▶ **Stored rows**:

((

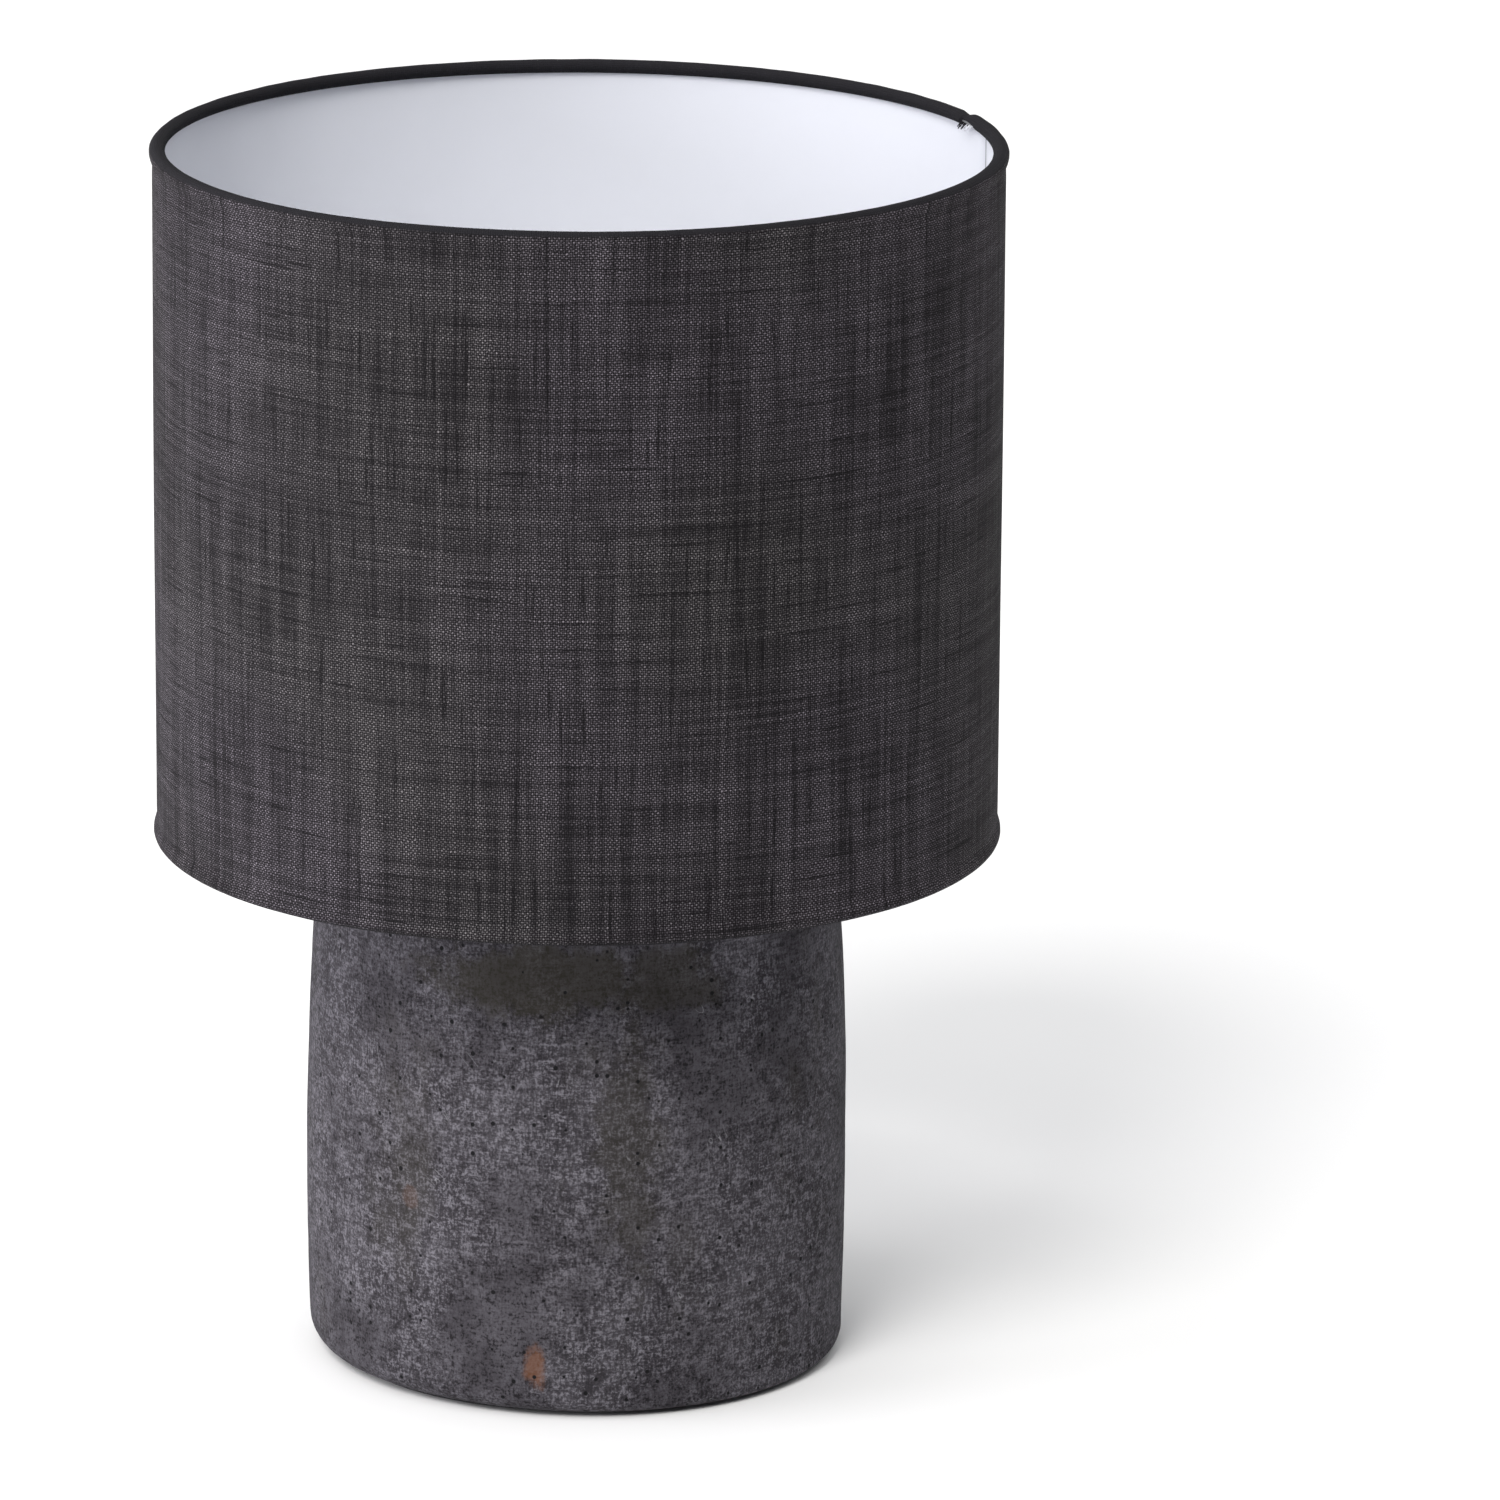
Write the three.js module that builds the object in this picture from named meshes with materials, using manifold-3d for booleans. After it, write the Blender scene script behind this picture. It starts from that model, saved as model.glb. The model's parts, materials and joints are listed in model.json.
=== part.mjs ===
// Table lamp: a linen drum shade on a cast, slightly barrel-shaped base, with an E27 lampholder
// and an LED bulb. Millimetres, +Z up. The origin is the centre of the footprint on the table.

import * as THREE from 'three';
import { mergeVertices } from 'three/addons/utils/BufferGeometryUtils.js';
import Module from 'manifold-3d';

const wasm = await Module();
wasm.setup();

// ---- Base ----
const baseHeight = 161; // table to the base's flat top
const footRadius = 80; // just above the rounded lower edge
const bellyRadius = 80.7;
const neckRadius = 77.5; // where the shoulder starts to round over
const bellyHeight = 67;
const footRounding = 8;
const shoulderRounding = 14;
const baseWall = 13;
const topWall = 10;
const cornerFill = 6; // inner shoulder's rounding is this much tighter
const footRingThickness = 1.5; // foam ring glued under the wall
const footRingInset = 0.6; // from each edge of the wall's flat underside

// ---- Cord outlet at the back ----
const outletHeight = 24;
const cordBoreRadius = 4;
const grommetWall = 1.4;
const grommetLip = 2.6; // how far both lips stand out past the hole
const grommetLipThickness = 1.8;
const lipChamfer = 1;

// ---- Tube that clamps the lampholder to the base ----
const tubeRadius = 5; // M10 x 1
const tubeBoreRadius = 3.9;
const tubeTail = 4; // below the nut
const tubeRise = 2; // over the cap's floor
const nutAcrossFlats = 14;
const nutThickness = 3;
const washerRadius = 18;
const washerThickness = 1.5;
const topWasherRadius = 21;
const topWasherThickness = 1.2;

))
((

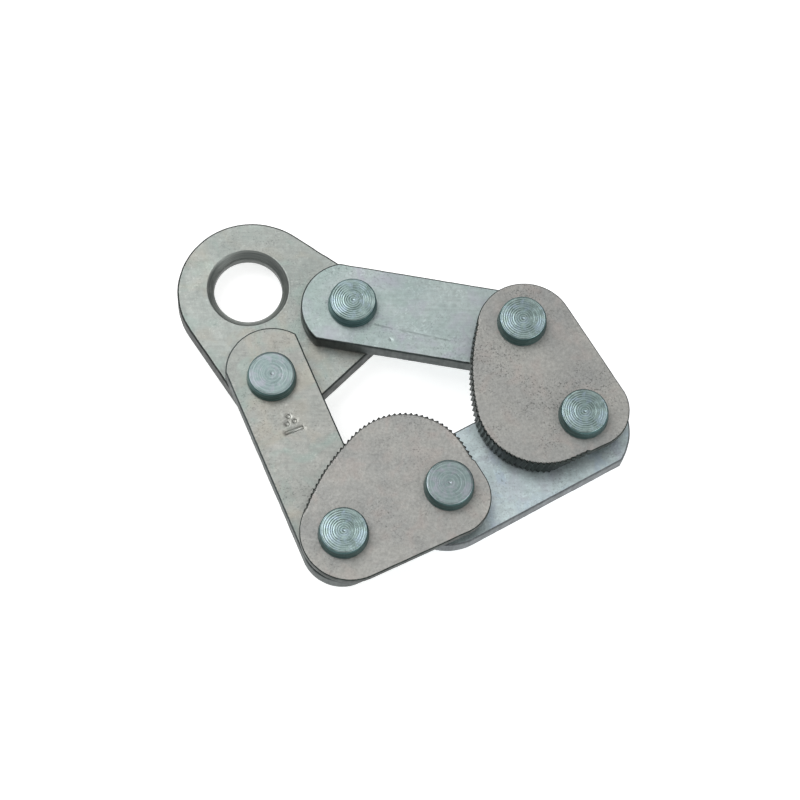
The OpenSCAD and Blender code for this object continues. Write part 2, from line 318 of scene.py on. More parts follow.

))
((

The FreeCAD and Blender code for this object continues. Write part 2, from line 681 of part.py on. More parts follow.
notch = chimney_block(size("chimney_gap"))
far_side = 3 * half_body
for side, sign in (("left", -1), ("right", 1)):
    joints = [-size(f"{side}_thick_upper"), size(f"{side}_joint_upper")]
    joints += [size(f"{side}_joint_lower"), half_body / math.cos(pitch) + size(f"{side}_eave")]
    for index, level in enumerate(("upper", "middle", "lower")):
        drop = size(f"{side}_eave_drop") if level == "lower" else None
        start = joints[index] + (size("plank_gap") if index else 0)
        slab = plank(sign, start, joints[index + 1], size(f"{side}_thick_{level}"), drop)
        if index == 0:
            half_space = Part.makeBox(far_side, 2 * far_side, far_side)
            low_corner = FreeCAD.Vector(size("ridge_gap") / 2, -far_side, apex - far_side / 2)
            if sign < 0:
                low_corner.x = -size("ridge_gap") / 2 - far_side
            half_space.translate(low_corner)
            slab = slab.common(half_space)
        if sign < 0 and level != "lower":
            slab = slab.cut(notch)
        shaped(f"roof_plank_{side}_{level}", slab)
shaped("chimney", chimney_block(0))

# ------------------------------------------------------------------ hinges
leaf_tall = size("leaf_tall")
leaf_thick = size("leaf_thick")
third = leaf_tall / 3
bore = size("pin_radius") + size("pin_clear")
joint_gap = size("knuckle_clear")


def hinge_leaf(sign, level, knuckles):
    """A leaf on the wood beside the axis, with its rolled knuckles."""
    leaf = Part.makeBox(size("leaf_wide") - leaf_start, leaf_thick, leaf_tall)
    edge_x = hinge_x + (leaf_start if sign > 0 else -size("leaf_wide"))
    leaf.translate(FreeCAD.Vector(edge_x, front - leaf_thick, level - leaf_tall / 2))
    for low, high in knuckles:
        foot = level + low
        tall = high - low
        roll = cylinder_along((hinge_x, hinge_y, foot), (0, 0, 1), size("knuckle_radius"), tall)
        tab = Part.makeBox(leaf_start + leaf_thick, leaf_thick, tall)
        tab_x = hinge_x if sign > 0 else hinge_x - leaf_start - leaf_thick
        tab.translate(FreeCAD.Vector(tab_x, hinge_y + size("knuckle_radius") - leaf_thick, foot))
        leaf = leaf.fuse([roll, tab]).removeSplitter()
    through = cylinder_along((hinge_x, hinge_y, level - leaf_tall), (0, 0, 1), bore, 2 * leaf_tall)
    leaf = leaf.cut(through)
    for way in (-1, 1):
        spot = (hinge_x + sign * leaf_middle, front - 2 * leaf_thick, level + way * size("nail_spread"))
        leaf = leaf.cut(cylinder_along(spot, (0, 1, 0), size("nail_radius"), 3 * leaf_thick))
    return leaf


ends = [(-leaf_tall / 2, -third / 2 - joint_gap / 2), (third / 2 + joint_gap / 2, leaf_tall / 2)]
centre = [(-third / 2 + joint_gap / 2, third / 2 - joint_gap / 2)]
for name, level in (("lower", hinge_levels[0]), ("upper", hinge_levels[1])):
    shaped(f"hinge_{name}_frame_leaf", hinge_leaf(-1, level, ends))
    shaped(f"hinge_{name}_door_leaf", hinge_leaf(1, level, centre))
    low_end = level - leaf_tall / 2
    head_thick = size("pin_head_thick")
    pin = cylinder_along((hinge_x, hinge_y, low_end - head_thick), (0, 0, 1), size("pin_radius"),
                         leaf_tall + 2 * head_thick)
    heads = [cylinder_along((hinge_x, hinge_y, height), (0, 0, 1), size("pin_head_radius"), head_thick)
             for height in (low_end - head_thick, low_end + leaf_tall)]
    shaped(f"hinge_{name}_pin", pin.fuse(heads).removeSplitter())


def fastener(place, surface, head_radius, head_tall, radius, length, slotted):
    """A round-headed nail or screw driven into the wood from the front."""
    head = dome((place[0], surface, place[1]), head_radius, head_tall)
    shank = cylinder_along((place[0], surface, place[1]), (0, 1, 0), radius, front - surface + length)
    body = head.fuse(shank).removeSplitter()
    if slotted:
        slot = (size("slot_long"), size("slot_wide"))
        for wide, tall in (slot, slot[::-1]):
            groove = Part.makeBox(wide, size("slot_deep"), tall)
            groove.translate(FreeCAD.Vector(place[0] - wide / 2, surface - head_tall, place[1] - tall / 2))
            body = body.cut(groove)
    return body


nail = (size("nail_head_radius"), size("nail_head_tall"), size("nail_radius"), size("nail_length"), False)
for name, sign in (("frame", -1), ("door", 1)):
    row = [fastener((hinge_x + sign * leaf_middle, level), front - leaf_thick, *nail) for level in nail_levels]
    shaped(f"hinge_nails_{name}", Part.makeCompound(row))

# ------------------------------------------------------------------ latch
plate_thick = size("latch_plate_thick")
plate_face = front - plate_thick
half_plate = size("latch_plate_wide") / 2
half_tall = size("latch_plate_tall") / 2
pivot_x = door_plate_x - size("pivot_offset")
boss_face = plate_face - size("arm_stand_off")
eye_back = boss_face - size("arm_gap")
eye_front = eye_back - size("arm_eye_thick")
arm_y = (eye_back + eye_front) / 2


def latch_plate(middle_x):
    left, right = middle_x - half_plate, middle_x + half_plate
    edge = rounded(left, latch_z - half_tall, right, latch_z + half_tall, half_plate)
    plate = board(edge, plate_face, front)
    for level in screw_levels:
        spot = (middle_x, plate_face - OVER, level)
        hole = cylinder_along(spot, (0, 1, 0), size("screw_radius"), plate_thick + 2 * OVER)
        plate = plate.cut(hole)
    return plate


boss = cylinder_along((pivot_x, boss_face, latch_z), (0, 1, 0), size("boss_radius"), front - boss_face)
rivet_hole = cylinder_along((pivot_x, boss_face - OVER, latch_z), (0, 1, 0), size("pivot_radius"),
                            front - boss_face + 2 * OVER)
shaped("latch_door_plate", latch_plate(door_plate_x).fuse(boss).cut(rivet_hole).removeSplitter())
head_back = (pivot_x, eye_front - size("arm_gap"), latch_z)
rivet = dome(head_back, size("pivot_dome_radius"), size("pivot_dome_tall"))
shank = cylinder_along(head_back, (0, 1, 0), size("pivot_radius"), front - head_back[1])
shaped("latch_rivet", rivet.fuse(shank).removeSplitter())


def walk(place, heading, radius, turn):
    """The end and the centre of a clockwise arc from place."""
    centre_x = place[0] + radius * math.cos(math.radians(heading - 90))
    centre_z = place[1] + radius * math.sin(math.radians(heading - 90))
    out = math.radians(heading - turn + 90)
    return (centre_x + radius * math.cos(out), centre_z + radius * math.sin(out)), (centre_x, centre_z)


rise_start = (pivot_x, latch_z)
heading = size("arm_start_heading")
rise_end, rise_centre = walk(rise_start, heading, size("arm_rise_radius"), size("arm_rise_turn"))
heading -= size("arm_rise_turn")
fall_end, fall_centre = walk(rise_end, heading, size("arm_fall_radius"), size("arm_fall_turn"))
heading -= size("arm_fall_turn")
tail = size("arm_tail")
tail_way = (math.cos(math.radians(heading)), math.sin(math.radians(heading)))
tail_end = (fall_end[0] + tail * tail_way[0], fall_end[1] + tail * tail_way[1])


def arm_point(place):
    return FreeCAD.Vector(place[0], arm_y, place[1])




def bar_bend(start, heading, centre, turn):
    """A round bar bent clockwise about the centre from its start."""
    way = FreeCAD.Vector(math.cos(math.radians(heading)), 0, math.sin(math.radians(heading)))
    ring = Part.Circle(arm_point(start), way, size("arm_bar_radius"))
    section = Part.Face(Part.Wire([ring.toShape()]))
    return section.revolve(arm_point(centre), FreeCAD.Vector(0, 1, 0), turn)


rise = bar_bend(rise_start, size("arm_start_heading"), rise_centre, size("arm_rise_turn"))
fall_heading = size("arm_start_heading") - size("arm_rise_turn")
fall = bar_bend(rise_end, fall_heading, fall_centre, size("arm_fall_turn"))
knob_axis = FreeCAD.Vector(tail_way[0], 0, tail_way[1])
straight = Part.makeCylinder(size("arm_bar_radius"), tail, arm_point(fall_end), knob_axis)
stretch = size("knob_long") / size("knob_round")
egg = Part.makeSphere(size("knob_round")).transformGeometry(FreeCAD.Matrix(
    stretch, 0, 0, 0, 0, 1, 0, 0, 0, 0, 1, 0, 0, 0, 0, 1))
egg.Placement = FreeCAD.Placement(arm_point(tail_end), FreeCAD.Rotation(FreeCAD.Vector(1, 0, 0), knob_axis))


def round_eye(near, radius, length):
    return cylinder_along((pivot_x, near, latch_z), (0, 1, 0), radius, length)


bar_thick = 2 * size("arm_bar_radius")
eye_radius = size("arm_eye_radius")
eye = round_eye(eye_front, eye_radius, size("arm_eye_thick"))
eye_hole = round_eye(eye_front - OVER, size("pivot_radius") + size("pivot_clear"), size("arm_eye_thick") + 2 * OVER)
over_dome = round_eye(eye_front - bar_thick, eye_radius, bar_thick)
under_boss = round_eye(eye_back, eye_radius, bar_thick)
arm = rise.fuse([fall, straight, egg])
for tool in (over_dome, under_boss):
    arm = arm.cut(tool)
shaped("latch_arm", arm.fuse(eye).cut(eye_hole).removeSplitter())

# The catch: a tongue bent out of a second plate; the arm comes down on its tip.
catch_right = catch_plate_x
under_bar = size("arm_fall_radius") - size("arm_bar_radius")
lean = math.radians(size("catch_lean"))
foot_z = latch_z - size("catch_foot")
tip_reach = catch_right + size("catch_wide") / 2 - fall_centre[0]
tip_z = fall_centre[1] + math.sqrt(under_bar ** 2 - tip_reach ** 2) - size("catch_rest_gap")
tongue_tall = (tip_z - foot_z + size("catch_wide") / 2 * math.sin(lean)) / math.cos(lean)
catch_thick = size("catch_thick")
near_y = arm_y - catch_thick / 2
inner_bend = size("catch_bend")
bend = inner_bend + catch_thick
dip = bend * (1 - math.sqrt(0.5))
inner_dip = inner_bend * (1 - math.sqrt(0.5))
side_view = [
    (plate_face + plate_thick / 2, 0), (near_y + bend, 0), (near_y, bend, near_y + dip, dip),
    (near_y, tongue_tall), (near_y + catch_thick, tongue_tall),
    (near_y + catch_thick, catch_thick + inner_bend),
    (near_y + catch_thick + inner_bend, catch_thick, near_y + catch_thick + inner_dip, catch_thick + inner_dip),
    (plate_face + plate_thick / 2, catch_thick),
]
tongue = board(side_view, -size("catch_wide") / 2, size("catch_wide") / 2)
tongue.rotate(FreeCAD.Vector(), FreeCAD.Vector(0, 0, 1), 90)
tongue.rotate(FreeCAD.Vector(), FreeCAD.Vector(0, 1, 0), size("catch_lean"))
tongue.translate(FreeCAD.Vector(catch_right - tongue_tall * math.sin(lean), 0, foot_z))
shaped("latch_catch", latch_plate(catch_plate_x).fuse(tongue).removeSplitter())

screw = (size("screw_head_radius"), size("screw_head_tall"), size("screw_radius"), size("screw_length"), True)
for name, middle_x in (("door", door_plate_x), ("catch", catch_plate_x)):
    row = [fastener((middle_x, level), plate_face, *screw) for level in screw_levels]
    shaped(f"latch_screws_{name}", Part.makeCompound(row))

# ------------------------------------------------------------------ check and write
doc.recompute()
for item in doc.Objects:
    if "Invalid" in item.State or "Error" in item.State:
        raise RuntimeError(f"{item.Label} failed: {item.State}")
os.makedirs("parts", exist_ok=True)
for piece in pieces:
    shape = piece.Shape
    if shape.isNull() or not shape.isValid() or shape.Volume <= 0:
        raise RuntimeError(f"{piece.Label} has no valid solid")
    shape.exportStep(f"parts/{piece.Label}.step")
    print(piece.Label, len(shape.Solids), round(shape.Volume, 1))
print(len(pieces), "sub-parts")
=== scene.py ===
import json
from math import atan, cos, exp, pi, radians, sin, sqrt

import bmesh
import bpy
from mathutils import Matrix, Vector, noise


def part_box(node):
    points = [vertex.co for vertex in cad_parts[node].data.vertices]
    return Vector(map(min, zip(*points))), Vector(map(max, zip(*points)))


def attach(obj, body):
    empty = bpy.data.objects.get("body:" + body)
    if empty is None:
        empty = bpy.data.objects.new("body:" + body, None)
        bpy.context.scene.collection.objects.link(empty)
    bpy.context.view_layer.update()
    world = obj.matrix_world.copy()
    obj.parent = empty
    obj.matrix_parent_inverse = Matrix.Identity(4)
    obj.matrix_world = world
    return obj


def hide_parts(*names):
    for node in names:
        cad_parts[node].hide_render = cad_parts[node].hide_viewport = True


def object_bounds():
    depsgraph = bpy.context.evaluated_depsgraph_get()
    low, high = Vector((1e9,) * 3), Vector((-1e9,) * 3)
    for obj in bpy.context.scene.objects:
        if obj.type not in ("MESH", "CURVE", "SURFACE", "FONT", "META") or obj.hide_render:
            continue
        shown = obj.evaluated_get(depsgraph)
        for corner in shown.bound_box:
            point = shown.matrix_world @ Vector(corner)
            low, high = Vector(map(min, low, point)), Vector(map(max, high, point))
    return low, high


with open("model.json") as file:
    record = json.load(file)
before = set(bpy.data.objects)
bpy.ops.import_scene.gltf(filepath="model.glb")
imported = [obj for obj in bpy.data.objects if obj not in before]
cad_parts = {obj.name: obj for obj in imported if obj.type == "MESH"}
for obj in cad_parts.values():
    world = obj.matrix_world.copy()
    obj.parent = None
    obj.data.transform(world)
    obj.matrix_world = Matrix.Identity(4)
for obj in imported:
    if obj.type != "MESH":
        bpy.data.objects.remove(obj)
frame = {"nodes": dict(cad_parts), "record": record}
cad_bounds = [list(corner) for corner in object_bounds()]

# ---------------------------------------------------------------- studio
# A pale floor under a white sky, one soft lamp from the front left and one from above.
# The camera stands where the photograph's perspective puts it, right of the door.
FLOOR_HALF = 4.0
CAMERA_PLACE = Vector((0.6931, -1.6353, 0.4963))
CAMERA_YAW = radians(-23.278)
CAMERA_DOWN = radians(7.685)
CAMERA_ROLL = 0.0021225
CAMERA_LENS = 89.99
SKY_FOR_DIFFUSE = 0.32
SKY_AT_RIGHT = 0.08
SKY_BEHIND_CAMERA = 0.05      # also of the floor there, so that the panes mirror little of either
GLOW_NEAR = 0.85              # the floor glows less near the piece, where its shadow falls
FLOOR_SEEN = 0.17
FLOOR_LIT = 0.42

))

Retype the entries above exactly, but only from the line containing "Write the three.js" through the line containing "const footRingInset = 0.6;", both included.

▶ **Response to this task**:
Write the three.js module that builds the object in this picture from named meshes with materials, using manifold-3d for booleans. After it, write the Blender scene script behind this picture. It starts from that model, saved as model.glb. The model's parts, materials and joints are listed in model.json.
=== part.mjs ===
// Table lamp: a linen drum shade on a cast, slightly barrel-shaped base, with an E27 lampholder
// and an LED bulb. Millimetres, +Z up. The origin is the centre of the footprint on the table.

import * as THREE from 'three';
import { mergeVertices } from 'three/addons/utils/BufferGeometryUtils.js';
import Module from 'manifold-3d';

const wasm = await Module();
wasm.setup();

// ---- Base ----
const baseHeight = 161; // table to the base's flat top
const footRadius = 80; // just above the rounded lower edge
const bellyRadius = 80.7;
const neckRadius = 77.5; // where the shoulder starts to round over
const bellyHeight = 67;
const footRounding = 8;
const shoulderRounding = 14;
const baseWall = 13;
const topWall = 10;
const cornerFill = 6; // inner shoulder's rounding is this much tighter
const footRingThickness = 1.5; // foam ring glued under the wall
const footRingInset = 0.6; // from each edge of the wall's flat underside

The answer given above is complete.